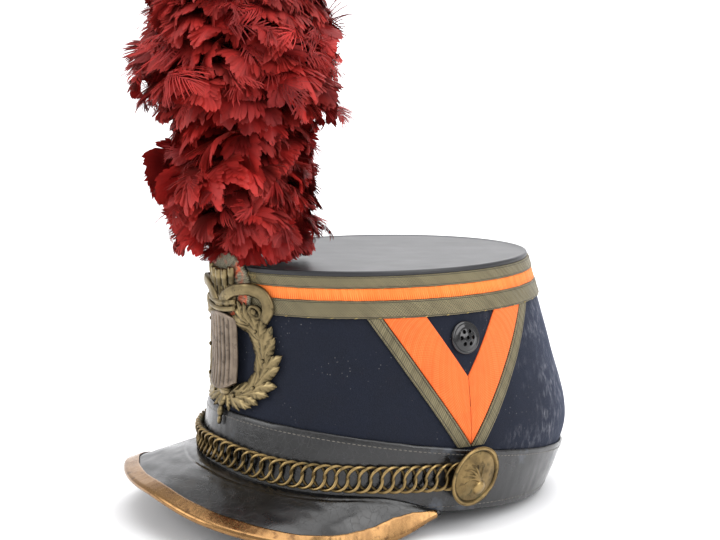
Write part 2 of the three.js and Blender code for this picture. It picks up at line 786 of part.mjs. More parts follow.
// The feathers' outer form, hollow round the stem and open below.
function plumeForm() {
  const sides = 20;
  const lobes = 7;
  const loop = (z, y, r, wave) => Array.from({ length: sides }, (_, i) => {
    const angle = (2 * Math.PI * i) / sides;
    const k = r * (1 + wave * Math.sin(lobes * angle + z * 0.09));
    return V3(k * Math.cos(angle), y + k * Math.sin(angle), z);
  });
  const rows = [...PLUME].reverse().map((row) => loop(row.z, row.y, row.r, 0.035));
  const mouth = STEM_R + 2.4;
  rows.push(loop(PLUME[0].z, PLUME_Y, mouth, 0), loop(PLUME[1].z + 4, PLUME_Y, mouth, 0));
  for (const row of PLUME.slice(2, -2)) rows.push(loop(row.z, row.y, row.r - PLUME_SKIN, 0));
  const last = PLUME[PLUME.length - 3];
  return stackedSolid(rows, V3(0, last.y, PLUME_TOP), V3(0, last.y, last.z + PLUME_SKIN));
}

// ---------------------------------------------------------------- looks and assembly

const LOOKS = {
  cloth: { color: '#20242e', roughness: 0.95, metalness: 0 },
  leather: { color: '#1d1d20', roughness: 0.45, metalness: 0 },
  lace: { color: '#7a7252', roughness: 0.7, metalness: 0.2 },
  orange: { color: '#f0803a', roughness: 0.9, metalness: 0 },
  brass: { color: '#a8895a', roughness: 0.35, metalness: 1 },
  old_brass: { color: '#8c8266', roughness: 0.5, metalness: 1 },
  japan: { color: '#15161a', roughness: 0.35, metalness: 0.3 },
  feather: { color: '#8e1f1f', roughness: 0.9, metalness: 0 },
};

const hat = new THREE.Group();

function add(name, geometry, look) {
  const mesh = new THREE.Mesh(geometry, new THREE.MeshStandardMaterial(LOOKS[look]));
  mesh.name = name;
  hat.add(mesh);
}

add('body_shell', bodyShell(), 'cloth');
add('crown_top', crownTop(), 'leather');
for (const row of TAPES) add(row.name, tape(row), row.look);
add('lower_band', lowerBand(), 'leather');
for (const [sideName, side] of [['left', 1], ['right', -1]]) {
  for (const [wayName, way] of [['front', -1], ['rear', 1]]) {
    add(`chevron_${sideName}_${wayName}`, chevronCloth(side, way), 'orange');
    add(`chevron_lace_${sideName}_${wayName}`, chevronLace(side, way), 'lace');
  }
  add(`boss_${sideName}`, boss(side), 'old_brass');
  add(`ventilator_${sideName}`, ventilator(side), 'japan');
}
add('visor', visorLeather(), 'leather');
add('visor_rim', visorRim(), 'brass');
chinChain().forEach((geometry, i) => add(`chin_chain_${i + 1}`, geometry, 'old_brass'));
add('cockade', cockade(), 'lace');
add('front_plate', frontPlate(), 'old_brass');
add('plume_stem', plumeStem(), 'japan');
add('plume', plumeForm(), 'feather');

// The origin is on the floor, under the middle of the hat's length.
const bounds = new THREE.Box3().setFromObject(hat);
hat.position.y = -(bounds.min.y + bounds.max.y) / 2;
hat.position.z = -bounds.min.z;

export default hat;
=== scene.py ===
# %% [markdown]
# A military shako, dressed in Blender
#
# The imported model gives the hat's pieces at their real size and place. This script gives them
# their looks: cloth, woven lace, old leather, brass, black japan and feathers. Most pieces are
# made again here as fine surfaces that follow the same body, because facets and a single colour
# would show. Everything is worked out in millimetres and put into the meshes in metres.

# %% Load the frame
import bpy
import numpy as np
from mathutils import Matrix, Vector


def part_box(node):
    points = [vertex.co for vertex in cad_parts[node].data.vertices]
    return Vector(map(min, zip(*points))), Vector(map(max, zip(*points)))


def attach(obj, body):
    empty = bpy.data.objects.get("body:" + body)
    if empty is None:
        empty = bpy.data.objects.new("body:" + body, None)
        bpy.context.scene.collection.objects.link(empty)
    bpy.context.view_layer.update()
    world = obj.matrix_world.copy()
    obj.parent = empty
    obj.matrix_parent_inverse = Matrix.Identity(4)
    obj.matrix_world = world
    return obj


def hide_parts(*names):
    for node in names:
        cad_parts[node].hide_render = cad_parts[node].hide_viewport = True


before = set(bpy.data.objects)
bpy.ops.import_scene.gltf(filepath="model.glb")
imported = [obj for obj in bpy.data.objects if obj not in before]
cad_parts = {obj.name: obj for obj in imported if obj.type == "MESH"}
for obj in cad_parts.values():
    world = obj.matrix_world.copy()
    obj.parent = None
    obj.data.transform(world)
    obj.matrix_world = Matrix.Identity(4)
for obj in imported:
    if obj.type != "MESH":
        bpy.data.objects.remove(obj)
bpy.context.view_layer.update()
MM = 0.001
TAU = 2 * np.pi

# %% [markdown]
# The body is an oval tube that flares towards the foot. Its plan at a few heights, the front and
# back edges and the half width, gives one smooth surface. Cloth, tapes, band, chain and plate all
# lie on it, so each of them is drawn as (angle, height, distance off the surface) and none can
# float or cut in. The angle runs from the front over the wearer's left.

# %% The body's surface
PLAN = np.array([
    # height share, front, back, half width (mm, before the frame's origin is added)
    (0.00, -103.0, 97.0, 81.0),
    (0.12, -99.5, 105.0, 84.0),
    (0.30, -94.5, 112.5, 87.3),
    (0.60, -90.0, 101.0, 83.3),
    (1.00, -91.5, 84.5, 74.8),
])
FOOT_SLOPE, FOOT_TOUCH_Y = 0.093, 100.0      # the foot's edge rises towards the front


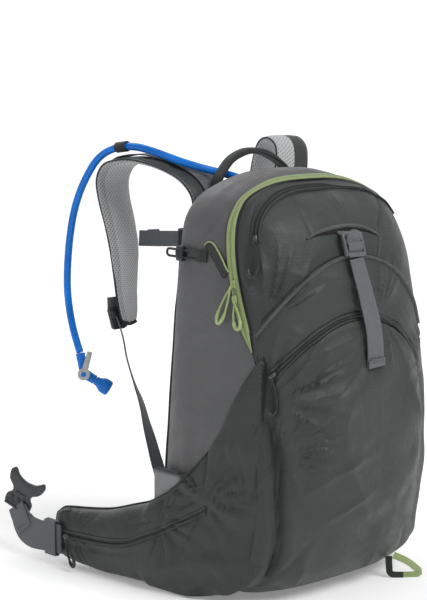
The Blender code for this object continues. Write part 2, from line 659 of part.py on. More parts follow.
def water():
    block("back_frame_sheet", (0, 0.0778, 0.235), WORLD, (0.190, 0.0015, 0.40), "sheet")
    block("reservoir_divider", (0, 0.0305, 0.230), WORLD, (0.226, 0.0012, 0.390), "ripstop_grey")
    bag = block("reservoir", (0, 0.0615, 0.222), WORLD, (0.184, 0.0285, 0.360), "bladder", 0.010)
    boolean(bag, cylinder("filler_neck", (0, 0.055, 0.325), (0, 0.0450, 0.325), 0.036, helper=True), "UNION")
    boolean(bag, cylinder("outlet_neck", (0.02, 0.055, 0.075), (0.02, 0.0450, 0.075), 0.009, helper=True), "UNION")
    cylinder("reservoir_cap", (0, 0.0446, 0.325), (0, 0.0335, 0.325), 0.042, "tube_blue", 28)
    link = cylinder("quick_link", (0.031, 0.0385, 0.075), (-0.016, 0.0385, 0.075), 0.0062, "plastic", 16)
    well = block("button_well", (-0.004, 0.0385, 0.0790), WORLD, (0.0088, 0.0068, 0.008), helper=True)
    boolean(link, well, "DIFFERENCE")
    block("quick_link_button", (-0.004, 0.0385, 0.0802), WORLD, (0.0080, 0.0060, 0.0062), "lever_grey", 0.0008)
    hose = ((-0.0164, 0.0385, 0.075), (-0.040, 0.0385, 0.077), (-0.066, 0.0385, 0.090), (-0.080, 0.0385, 0.120),
            (-0.084, 0.0385, 0.180), (-0.084, 0.0385, 0.260), (-0.082, 0.0385, 0.330), (-0.068, 0.0400, 0.385),
            (-0.0480, 0.0450, 0.4200), (-0.0300, 0.0500, 0.4400), (-0.0180, 0.0602, 0.4602), (-0.0215, 0.0664, 0.4677))
    tube("inner_hose", through(hose, 0.013), TUBE_R, "tube_blue")
    tube("drink_tube", through(TUBE_ROUTE, 0.0125), TUBE_R, "tube_blue")
    start, end = (Vector(p) for p in HOSE_EXIT)
    port = cylinder("tube_port", start.lerp(end, 0.74), start.lerp(end, 0.88), 0.0088, "plastic", 20)
    bore = cylinder("tube_port_bore", HOSE_EXIT[0], Vector(HOSE_EXIT[1]) * 2 - Vector(HOSE_EXIT[0]), TUBE_R + 0.0024,
                    helper=True)
    boolean(port, bore, "DIFFERENCE")
    keeper()
    valve()


def keeper():
    """An elastic sleeve on the shoulder strap that holds the tube."""
    middle, ahead = Vector(TUBE_ROUTE[11]), Vector(TUBE_ROUTE[12]) - Vector(TUBE_ROUTE[10])
    along, across, off = frame_along(ahead, (0, 0, 1))
    sleeve = block("tube_keeper", middle + off * 0.0, (along, across, off), (0.016, 0.0155, 0.0128), "webbing", 0.003)
    bore = cylinder("keeper_bore", middle - along * 0.02, middle + along * 0.02, TUBE_R + 0.0008, helper=True)
    boolean(sleeve, bore, "DIFFERENCE")


def valve():
    end = Vector(TUBE_ROUTE[-1])
    inlet = (HUB - end).normalized()
    out = across_hub(VALVE_OUT)
    elbow = [end + inlet * 0.0014, end + inlet * 0.012, HUB - inlet * 0.003, HUB + out * 0.004, HUB + out * 0.0165]
    tube("valve_elbow", through(elbow, 0.006), 0.0056, "tube_blue", 2)
    up = across_hub(Vector((0.20, -0.18, 0.96)))
    side = HUB + HUB_AXIS * 0.0062
    lever = cylinder("valve_lever", side, side + HUB_AXIS * 0.0035, 0.0078, "lever_grey", 20)
    arm = block("lever_arm", side + HUB_AXIS * 0.00175 + up * 0.0170,
                (up, HUB_AXIS, up.cross(HUB_AXIS)), (0.026, 0.0034, 0.0070), helper=True)
    boolean(lever, arm, "UNION")
    start = HUB + out * 0.0170
    along, across, off = frame_along(out, HUB_AXIS)
    profile = ((0.0, 0.0058), (0.004, 0.0064), (0.009, 0.0094), (0.016, 0.0102), (0.0215, 0.0092))
    rings = []
    for reach, r in profile:
        flat = 1 - 0.30 * reach / 0.0215
        rings.append([start + out * reach + across * (r * math.cos(t)) + off * (r * flat * math.sin(t))
                      for t in [2 * math.pi * i / 16 for i in range(16)]])
    loft("bite_valve", rings, "tube_blue")


# ---------------------------------------------------------------- straps and loops on the body

FRONT_BUCKLE = Vector((-0.0115, -0.0935, 0.4115))
FRONT_TAIL = ((-0.0125, -0.0996, 0.3955), (-0.0105, -0.1040, 0.380), (-0.0060, -0.1110, 0.350), (0.0000, -0.1160, 0.315),
              (0.0055, -0.1190, 0.272))
HAUL = ((-0.0590, 0.0850, 0.4715), (-0.0545, 0.0850, 0.4825), (-0.0374, 0.0850, 0.5005), (-0.0180, 0.0850, 0.5090),
        (-0.0020, 0.0850, 0.5110), (0.0190, 0.0850, 0.5085), (0.0396, 0.0850, 0.4995), (0.0570, 0.0850, 0.4870),
        (0.0660, 0.0850, 0.4700))
LIGHT_LOOP = (  # a point on the loop, and its face's normal there
    (0.0680, -0.0850, 0.0262, -1, 0.9, 0), (0.0675, -0.0862, 0.0150, -1, 0.9, -0.1),
    (0.0690, -0.0880, 0.0045, -0.7, 0.65, -0.7), (0.0800, -0.0980, 0.0030, 0, 0, -1),
    (0.0930, -0.1085, 0.0036, 0.2, -0.2, -1), (0.0950, -0.1100, 0.0075, 0.9, -0.8, -0.3),
    (0.0850, -0.1005, 0.0190, 0.55, -0.5, 0.9), (0.0730, -0.0885, 0.0270, 0.5, -0.45, 1),
)
BUNGEE_ENDS = (Vector((-0.1395, 0.026, 0.398)), Vector((-0.1365, 0.082, 0.398)))
BUNGEE_R = 0.0015


def straps():
    tilt = Vector((0, -0.30, -0.95)).normalized()
    off = Vector((0, -0.95, 0.30)).normalized()
    buckle = block("front_strap_buckle", FRONT_BUCKLE, (WORLD[0], tilt, off), (0.033, 0.027, 0.005), "plastic", 0.0015)
    for k in (-1, 1):
        slot = block(f"front_buckle_slot_{k}", FRONT_BUCKLE + tilt * (0.0055 * k), (WORLD[0], tilt, off),
                     (0.0255, 0.0038, 0.02), helper=True)
        boolean(buckle, slot, "DIFFERENCE")
    ribbon("front_strap", FRONT_TAIL, 0.0245, 0.0022, (0, -1, 0.1), "webbing")
    lean = [(-0.9, 0, 0.3), (-0.8, 0, 0.6), (-0.5, 0, 0.9), (-0.15, 0, 1), (0, 0, 1), (0.15, 0, 1), (0.5, 0, 0.9),
            (0.7, 0, 0.7), (0.9, 0, 0.3)]
    ribbon("haul_loop", HAUL, 0.018, 0.0024, lean, "webbing", 0.012)
    ribbon("light_loop", [p[:3] for p in LIGHT_LOOP], 0.010, 0.0016, [p[3:] for p in LIGHT_LOOP], "lime", 0.008)
    route = [(-side_x(y, z, 0.0030), y, z) for y, z in ((0.0120, 0.4140), (-0.0010, 0.4000), (-0.0110, 0.3865))]
    ribbon("side_strap", route, (0.020, 0.016, 0.010), 0.0016, (-1, 0, 0.1), "webbing")
    a, b = BUNGEE_ENDS
    lift = Vector((0, 0, 0.0042))
    turn = [b + lift * math.cos(t) + Vector((0, 0.0042 * math.sin(t), 0)) for t in np.linspace(0, math.pi, 7)]
    tube("pole_bungee", [a + lift, (a * 2 + b) / 3 + lift, (a + b * 2) / 3 + lift, *turn,
                         (a + b * 2) / 3 - lift, (a * 2 + b) / 3 - lift, a - lift], BUNGEE_R, "plastic", 2)
    centre, along = a + (b - a) * 0.62, (b - a).normalized()
    along, across, off = frame_along(along, (-1, 0, 0))
    lock = block("cord_lock", centre, (along, across, off), (0.011, 0.0175, 0.0080), "plastic", 0.0018)
    for k in (-1, 1):
        c = centre + Vector((0, 0, 0.0042 * k))
        bore = cylinder(f"cord_lock_bore_{k}", c - along * 0.02, c + along * 0.02, BUNGEE_R + 0.0006, sides=12,
                        helper=True)
        boolean(lock, bore, "DIFFERENCE")


def main():
    for obj in list(bpy.data.objects):
        bpy.data.objects.remove(obj)
    walls()
    front_pockets()
    zippers()
    wings()
    harness()
    water()
    straps()


main()
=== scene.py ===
import itertools
import math

import bmesh
import bpy
import numpy as np
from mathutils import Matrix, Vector
from mathutils.bvhtree import BVHTree


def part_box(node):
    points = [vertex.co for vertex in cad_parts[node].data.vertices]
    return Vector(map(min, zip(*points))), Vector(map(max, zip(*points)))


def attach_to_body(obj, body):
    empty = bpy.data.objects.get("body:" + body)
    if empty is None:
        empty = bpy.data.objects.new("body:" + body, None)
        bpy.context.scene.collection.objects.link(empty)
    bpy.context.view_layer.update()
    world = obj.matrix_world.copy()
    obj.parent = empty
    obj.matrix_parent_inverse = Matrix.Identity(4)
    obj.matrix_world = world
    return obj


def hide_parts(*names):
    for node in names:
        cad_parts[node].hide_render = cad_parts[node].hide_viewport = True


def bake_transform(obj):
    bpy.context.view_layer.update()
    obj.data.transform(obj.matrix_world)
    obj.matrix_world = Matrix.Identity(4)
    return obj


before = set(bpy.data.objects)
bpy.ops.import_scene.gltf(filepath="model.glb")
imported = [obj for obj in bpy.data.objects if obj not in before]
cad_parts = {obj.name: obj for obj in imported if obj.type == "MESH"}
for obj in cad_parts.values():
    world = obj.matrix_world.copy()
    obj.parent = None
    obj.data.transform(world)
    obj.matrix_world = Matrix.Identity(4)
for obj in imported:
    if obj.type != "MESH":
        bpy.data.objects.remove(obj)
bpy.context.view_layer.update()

FINE = 0.0025  # spacing of the fabric grids
ARCH_POINTS = 190  # along a seam over the top of the pack

# ---------------------------------------------------------------- the pack body, as in the CAD part

LEVELS = (0, 0.012, 0.04, 0.12, 0.20, 0.30, 0.38, 0.43, 0.458, 0.476, 0.485, 0.488)
HALF_WIDTHS = (0.104, 0.129, 0.147, 0.152, 0.148, 0.142, 0.136, 0.129, 0.113, 0.080, 0.046, 0.022)
FRONTS = (-0.034, -0.066, -0.093, -0.112, -0.118, -0.110, -0.095, -0.073, -0.049, -0.018, -0.001, 0.010)
BACKS = (0.088, 0.098, 0.103, 0.104, 0.101, 0.096, 0.093, 0.090, 0.084, 0.072, 0.060, 0.050)
MIDDLE_Y, FRONT_POWER, BACK_POWER, HEIGHT = 0.010, 3.0, 5.0, 0.488
SEAM_Z = (0, 0.04, 0.10, 0.20, 0.26, 0.295, 0.33, 0.36, 0.39, 0.42, 0.45, 0.475, 0.488)
SEAM_Y = (-0.060, -0.071, -0.076, -0.070, -0.066, -0.055, -0.041, -0.031, -0.022, -0.016, -0.012, -0.008, -0.004)
ZIP_END, ZIP_HALF, BASE_TOP, BACK_Y = 0.293, 0.0065, 0.0225, 0.0805
STASH_ARC, POCKET_ARC = (-0.012, 0.270, 0.127), (-0.018, 0.205, 0.125)
TOP_ARCH = (-0.003, 0.400, 0.118, 0.072, 2.8)
POCKET_SPAN, TOP_SPAN = (149.5, 30), (172, 22)
FOLD_LOW, FOLD_HIGH = (0, -0.11, 0.300), (0, -0.11, 0.372)  # the two ends of the flap's fold line, passed on by attach_flap
WEB, WEB_WIDTH = 0.0018, 0.0200  # the straps' webbing
STRAP_HALF = 0.0046  # half a shoulder strap's thickness before it is filled
FABRIC = 0.0012  # thickness of the body's fabric
BUNGEE_Z = 0.398  # height of the cord that holds poles


def interp(xs, ys, x):
    """A smooth curve through the points that never overshoots them, at any number of places."""
    xs, ys, x = np.array(xs, float), np.array(ys, float), np.asarray(x, float)
    step, slope = np.diff(xs), np.diff(ys) / np.diff(xs)
    m = np.concatenate([[slope[0]], np.zeros(len(xs) - 2), [slope[-1]]])
    for i in range(1, len(xs) - 1):
        if slope[i - 1] * slope[i] > 0:
            a, b = 2 * step[i] + step[i - 1], step[i] + 2 * step[i - 1]
            m[i] = (a + b) / (a / slope[i - 1] + b / slope[i])
    i = np.clip(np.searchsorted(xs, x) - 1, 0, len(xs) - 2)
    t = (x - xs[i]) / step[i]
    return ((2 * t**3 - 3 * t**2 + 1) * ys[i] + (t**3 - 2 * t**2 + t) * step[i] * m[i]
            + (3 * t**2 - 2 * t**3) * ys[i + 1] + (t**3 - t**2) * step[i] * m[i + 1])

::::

TASK TO CARRY OUT:
Only the lines from the opening of the material through the line with "looks and assembly" should be echoed, exactly as written.

TASK SOLUTION:
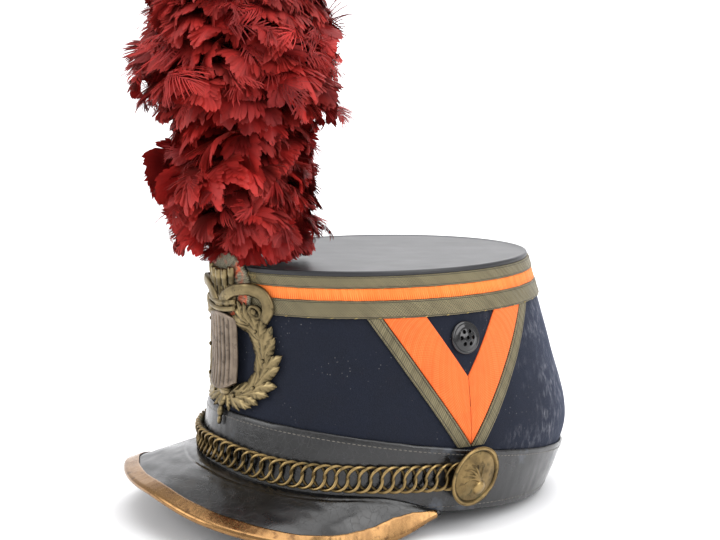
Write part 2 of the three.js and Blender code for this picture. It picks up at line 786 of part.mjs. More parts follow.
// The feathers' outer form, hollow round the stem and open below.
function plumeForm() {
  const sides = 20;
  const lobes = 7;
  const loop = (z, y, r, wave) => Array.from({ length: sides }, (_, i) => {
    const angle = (2 * Math.PI * i) / sides;
    const k = r * (1 + wave * Math.sin(lobes * angle + z * 0.09));
    return V3(k * Math.cos(angle), y + k * Math.sin(angle), z);
  });
  const rows = [...PLUME].reverse().map((row) => loop(row.z, row.y, row.r, 0.035));
  const mouth = STEM_R + 2.4;
  rows.push(loop(PLUME[0].z, PLUME_Y, mouth, 0), loop(PLUME[1].z + 4, PLUME_Y, mouth, 0));
  for (const row of PLUME.slice(2, -2)) rows.push(loop(row.z, row.y, row.r - PLUME_SKIN, 0));
  const last = PLUME[PLUME.length - 3];
  return stackedSolid(rows, V3(0, last.y, PLUME_TOP), V3(0, last.y, last.z + PLUME_SKIN));
}

// ---------------------------------------------------------------- looks and assembly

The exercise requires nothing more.